On the ground, Japanese banks are establishing new branches from Shanghai to Moscow to Prague to New York. They have also been tipped to be interested in acquiring stakes in China’s largest bank, Industrial and Commercial Bank of China, which hopes to be privatized by 2007. In the United States, bankers have noted the increasing participation of Japanese banks in the leveraged-loan market, willing to put somewhere around US$50m per deal.

In Asia, Bank of Tokyo-Mitsubishi, Mizuho Corporate Bank, and Sumitomo Mitsui are teaming up with the state-owned development bank, Japan Bank for International Cooperation, to extend baht-denominated loans to Japanese companies in Thailand, eyeing carmakers with assembly and manufacturing plants there in particular. Similar arrangements are being considered for China and Malaysia.

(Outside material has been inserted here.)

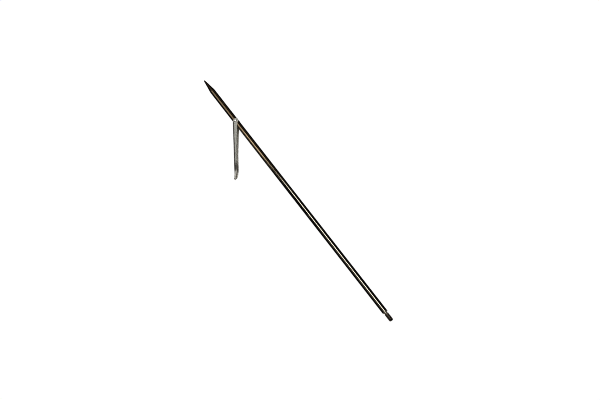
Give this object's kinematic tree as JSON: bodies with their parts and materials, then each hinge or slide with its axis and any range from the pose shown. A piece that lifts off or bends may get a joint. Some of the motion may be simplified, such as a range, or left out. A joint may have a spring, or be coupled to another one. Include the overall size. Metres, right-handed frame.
{
  "type": "threaded spear shaft with folding barb",
  "caption": "Round steel spear shaft with a pencil point, a pivoting folded-sheet barb behind it and a threaded stud that screws into a pole.",
  "frame": {"origin": "on the shaft's axis, in the plane of the shoulder that seats against the pole", "axes": "+X along the shaft from the point to the threaded stud, +Z along the barb's rivet, and the barb opens towards -Y"},
  "size_m": [0.5, 0.0608, 0.0116],
  "materials": {
    "shaft_steel": "warm grey, lightly bronze-tinted polished steel, darker at the ground point, with a black thread",
    "barb_steel": "bright stainless sheet, brushed along its length, lightly stained",
    "rivet_steel": "bright, peened"
  },
  "bodies": {
    "shaft_body": {"shaft": "shaft_steel", "pivot_rivet": "rivet_steel"},
    "barb_body": {"barb": "barb_steel"}
  },
  "joints": [
    {"name": "barb_pivot", "type": "hinge", "parent": "shaft_body", "child": "barb_body", "pos_m": [-0.3915, 0, 0], "axis": [0, 0, -1], "range_deg": [-32.8, 13.2]}
  ]
}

In India, bankers have noted an increasing amount of purchases by Mizuho and Sumitomo of bonds issued by medium- to large-sized companies.

Analysts are quick to point out that these are not just anecdotal evidence of Japanese banks’ revival. “This trend will continue because deposits are increasing and there remains not much lending in Japan,” says Nemoto of S&P. But apart from their own push, the revival of the Japanese economy also means more investments overseas, and therefore greater demand for funding them in the future. Nozaki of Nikko Citigroup, for example, is betting that car companies will be expanding in China in the near future. And the indisputable guarantee that Japanese investments overseas will continue? The nation’s demographics. “Companies are constrained in their domestic investments by the long-term prospect of a declining population,” says Nemoto. Adds Kanno of JPMorgan: “The shift of production and sales from purely domestic to overseas is going very fast, and this is good for the rest of the world.”